▸ Record extracts
□ □ □ □
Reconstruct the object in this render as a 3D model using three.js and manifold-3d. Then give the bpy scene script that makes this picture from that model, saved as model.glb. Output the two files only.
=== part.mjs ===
□ □ □ □
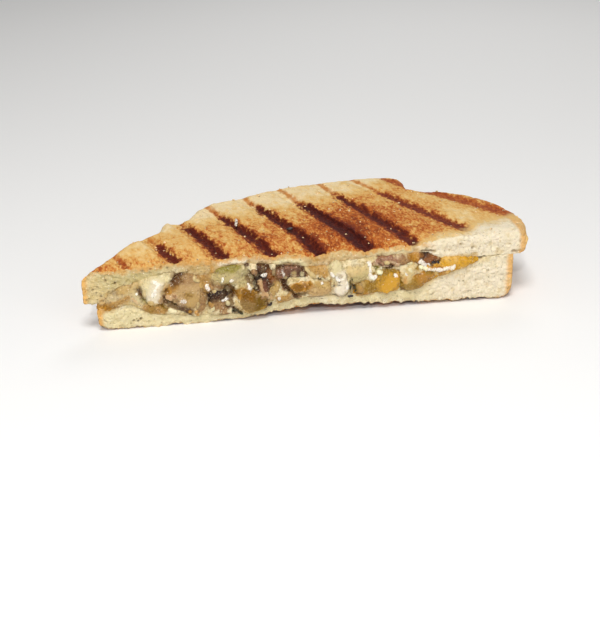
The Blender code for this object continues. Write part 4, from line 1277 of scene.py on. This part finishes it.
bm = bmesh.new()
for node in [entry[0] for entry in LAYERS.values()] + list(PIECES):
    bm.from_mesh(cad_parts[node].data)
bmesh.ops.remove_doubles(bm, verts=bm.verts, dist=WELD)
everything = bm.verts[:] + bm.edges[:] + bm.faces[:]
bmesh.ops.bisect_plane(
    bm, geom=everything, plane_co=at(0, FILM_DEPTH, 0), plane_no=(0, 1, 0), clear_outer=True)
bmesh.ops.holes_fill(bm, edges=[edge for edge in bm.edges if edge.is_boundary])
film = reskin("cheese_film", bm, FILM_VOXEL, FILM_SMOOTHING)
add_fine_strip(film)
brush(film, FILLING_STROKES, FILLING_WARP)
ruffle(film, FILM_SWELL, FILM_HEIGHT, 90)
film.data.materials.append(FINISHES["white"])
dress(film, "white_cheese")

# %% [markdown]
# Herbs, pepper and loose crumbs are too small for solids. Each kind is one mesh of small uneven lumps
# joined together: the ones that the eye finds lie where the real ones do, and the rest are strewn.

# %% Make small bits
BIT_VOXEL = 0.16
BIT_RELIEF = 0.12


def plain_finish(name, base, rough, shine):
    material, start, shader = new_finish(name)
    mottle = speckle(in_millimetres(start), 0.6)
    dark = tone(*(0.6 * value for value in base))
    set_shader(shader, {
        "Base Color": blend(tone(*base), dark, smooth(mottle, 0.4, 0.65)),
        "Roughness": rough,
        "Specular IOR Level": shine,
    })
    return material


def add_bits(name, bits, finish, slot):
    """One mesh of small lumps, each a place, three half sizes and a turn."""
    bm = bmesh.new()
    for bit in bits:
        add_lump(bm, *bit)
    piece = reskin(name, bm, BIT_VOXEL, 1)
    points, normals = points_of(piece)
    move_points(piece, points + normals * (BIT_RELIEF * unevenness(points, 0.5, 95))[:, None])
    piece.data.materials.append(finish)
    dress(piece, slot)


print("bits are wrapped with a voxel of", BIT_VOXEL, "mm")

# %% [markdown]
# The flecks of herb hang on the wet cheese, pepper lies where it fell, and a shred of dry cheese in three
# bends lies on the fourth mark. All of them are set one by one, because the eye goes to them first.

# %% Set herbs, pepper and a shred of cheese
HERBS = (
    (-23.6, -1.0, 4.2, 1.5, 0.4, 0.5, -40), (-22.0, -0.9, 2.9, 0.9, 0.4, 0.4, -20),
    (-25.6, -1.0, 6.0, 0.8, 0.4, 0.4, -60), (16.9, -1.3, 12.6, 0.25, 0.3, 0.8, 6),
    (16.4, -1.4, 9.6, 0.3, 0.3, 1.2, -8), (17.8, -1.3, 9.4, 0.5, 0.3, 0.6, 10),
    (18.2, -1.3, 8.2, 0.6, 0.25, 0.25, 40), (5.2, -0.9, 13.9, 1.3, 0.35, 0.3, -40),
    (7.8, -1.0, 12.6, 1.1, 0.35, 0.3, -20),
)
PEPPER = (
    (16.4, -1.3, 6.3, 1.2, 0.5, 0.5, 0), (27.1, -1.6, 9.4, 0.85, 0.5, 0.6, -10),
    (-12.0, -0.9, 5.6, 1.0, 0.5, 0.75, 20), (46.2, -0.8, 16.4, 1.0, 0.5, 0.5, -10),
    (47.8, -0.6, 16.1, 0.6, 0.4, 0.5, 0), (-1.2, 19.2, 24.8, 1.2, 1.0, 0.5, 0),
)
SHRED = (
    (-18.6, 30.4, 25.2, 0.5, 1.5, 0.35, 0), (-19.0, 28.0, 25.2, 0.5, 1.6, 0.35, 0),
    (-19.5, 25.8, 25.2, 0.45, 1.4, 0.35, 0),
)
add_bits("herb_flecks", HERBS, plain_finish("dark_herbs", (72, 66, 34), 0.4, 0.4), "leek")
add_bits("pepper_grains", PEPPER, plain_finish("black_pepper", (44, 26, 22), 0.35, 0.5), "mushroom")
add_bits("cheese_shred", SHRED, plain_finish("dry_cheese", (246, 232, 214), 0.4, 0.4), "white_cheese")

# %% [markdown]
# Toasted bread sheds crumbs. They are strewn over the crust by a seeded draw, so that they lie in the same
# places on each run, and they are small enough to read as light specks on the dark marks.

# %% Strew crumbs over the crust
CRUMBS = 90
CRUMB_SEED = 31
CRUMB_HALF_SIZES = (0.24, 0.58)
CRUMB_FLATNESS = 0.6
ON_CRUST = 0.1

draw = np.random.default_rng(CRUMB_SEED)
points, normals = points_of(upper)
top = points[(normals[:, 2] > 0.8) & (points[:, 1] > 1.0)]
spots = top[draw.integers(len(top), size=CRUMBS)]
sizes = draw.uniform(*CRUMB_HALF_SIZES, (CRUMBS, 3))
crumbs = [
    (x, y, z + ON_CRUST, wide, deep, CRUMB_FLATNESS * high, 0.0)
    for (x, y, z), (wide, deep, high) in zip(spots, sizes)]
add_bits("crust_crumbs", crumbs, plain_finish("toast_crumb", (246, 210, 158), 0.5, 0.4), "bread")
□ □ □ □
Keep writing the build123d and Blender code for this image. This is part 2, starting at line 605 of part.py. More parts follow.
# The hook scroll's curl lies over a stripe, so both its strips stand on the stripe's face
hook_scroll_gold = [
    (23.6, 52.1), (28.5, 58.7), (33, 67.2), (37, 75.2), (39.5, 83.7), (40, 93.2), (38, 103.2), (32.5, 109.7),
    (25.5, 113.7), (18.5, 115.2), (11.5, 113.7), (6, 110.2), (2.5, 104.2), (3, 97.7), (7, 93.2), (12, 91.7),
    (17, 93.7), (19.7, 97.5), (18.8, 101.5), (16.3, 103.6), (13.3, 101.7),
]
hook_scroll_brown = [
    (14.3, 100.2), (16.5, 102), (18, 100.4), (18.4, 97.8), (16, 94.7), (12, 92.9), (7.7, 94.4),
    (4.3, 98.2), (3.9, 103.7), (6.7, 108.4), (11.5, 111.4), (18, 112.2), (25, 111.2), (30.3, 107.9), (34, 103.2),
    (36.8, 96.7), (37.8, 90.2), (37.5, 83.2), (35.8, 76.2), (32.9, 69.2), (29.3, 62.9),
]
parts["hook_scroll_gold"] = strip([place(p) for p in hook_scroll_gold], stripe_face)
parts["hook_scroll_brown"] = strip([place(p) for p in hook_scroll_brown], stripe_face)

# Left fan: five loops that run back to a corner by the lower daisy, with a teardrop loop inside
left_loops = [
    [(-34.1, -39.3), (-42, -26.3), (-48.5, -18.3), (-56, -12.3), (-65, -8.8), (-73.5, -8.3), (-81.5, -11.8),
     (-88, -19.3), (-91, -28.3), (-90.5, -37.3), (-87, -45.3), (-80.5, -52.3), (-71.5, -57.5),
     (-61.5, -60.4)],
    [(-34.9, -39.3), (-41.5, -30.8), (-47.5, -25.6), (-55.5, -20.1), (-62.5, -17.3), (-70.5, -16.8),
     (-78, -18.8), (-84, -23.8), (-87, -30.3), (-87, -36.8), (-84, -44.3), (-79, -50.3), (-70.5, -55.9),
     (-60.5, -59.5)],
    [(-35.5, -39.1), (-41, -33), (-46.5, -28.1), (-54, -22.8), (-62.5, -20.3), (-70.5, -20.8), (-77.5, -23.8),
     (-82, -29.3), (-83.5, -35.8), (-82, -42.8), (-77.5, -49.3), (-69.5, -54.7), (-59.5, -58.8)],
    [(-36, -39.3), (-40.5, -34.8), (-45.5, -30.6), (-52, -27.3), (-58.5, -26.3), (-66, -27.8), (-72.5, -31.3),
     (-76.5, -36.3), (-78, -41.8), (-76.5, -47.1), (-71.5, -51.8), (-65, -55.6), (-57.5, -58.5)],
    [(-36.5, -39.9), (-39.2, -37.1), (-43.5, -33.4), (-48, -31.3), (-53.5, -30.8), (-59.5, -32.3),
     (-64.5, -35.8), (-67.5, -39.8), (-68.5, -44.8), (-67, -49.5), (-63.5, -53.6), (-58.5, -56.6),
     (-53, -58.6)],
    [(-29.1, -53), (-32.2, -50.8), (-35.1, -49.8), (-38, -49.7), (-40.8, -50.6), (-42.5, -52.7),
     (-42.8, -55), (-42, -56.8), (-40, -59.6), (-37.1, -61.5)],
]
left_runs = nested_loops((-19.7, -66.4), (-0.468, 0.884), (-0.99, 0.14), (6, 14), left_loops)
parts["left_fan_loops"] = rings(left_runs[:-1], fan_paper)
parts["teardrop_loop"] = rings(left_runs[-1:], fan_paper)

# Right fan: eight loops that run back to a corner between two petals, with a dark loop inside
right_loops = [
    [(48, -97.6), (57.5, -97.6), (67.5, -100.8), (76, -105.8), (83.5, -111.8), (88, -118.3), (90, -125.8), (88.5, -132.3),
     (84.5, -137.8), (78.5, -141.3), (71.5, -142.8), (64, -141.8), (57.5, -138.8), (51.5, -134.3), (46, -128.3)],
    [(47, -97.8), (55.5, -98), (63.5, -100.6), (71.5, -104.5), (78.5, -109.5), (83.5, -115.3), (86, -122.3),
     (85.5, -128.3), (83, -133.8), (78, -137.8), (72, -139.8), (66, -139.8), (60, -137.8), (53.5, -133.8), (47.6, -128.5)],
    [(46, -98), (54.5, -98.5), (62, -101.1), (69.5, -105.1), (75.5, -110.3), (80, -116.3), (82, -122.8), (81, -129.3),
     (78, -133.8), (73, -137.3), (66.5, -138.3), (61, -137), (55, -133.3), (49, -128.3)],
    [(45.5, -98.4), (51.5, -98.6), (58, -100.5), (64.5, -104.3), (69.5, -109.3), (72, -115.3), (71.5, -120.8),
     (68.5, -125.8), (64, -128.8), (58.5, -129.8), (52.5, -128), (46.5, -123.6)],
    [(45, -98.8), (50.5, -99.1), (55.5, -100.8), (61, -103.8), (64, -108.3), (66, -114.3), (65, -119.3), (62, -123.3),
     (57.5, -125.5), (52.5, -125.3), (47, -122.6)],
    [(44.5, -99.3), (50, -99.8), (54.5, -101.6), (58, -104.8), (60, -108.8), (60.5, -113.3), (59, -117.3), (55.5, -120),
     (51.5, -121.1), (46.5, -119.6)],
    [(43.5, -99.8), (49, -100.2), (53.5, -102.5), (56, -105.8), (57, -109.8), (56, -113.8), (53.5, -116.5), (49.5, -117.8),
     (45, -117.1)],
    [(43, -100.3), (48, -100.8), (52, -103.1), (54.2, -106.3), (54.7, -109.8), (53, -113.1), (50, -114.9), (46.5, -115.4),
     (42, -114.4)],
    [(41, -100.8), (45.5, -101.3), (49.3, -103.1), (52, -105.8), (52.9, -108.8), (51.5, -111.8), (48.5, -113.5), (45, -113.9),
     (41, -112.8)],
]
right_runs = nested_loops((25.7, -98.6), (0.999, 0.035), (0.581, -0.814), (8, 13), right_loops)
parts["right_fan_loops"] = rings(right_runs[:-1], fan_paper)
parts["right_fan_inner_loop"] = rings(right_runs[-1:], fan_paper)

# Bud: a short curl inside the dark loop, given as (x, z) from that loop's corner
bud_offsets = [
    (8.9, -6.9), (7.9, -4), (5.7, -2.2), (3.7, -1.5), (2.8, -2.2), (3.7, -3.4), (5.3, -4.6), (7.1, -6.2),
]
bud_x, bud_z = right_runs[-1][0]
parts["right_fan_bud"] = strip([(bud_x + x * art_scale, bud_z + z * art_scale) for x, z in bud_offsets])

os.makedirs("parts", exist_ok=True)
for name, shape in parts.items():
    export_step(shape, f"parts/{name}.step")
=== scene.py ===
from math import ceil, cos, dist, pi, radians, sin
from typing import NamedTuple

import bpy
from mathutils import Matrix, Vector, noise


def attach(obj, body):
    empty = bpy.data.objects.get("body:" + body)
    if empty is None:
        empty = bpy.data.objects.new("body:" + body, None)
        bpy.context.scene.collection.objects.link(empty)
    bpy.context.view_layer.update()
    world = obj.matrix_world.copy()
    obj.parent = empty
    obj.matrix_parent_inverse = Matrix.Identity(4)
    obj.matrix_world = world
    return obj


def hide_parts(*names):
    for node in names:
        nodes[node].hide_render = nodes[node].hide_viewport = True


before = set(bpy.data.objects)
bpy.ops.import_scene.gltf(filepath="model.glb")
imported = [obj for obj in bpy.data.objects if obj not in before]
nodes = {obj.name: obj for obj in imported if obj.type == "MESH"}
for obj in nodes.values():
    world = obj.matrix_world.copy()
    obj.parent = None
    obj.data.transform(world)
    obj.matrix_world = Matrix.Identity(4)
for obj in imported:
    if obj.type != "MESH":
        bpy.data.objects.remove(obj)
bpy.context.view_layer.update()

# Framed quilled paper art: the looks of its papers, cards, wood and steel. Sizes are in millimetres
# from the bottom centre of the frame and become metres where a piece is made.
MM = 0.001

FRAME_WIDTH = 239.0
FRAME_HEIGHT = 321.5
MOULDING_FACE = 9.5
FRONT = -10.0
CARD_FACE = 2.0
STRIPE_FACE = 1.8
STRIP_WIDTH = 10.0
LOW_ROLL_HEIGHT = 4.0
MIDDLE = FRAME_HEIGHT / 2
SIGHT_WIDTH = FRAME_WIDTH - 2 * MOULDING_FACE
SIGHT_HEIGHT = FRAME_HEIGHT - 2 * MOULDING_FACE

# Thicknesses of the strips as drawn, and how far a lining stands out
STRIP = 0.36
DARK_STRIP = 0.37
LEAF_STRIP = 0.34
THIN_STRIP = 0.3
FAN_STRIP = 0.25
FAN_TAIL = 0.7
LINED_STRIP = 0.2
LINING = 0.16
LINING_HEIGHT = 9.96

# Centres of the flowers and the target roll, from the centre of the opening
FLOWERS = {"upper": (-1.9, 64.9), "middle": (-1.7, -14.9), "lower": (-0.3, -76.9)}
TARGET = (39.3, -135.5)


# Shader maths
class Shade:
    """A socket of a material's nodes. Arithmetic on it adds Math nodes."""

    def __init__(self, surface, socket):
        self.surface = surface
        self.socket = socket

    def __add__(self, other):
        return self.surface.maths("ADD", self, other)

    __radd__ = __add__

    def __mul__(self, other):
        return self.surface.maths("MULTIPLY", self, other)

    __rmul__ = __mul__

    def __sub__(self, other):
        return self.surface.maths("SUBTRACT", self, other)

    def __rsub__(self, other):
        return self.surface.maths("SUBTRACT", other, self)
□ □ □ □
▸ What to do
Return every line containing "Identity".

▸ Written solution
    obj.matrix_parent_inverse = Matrix.Identity(4)
    obj.matrix_world = Matrix.Identity(4)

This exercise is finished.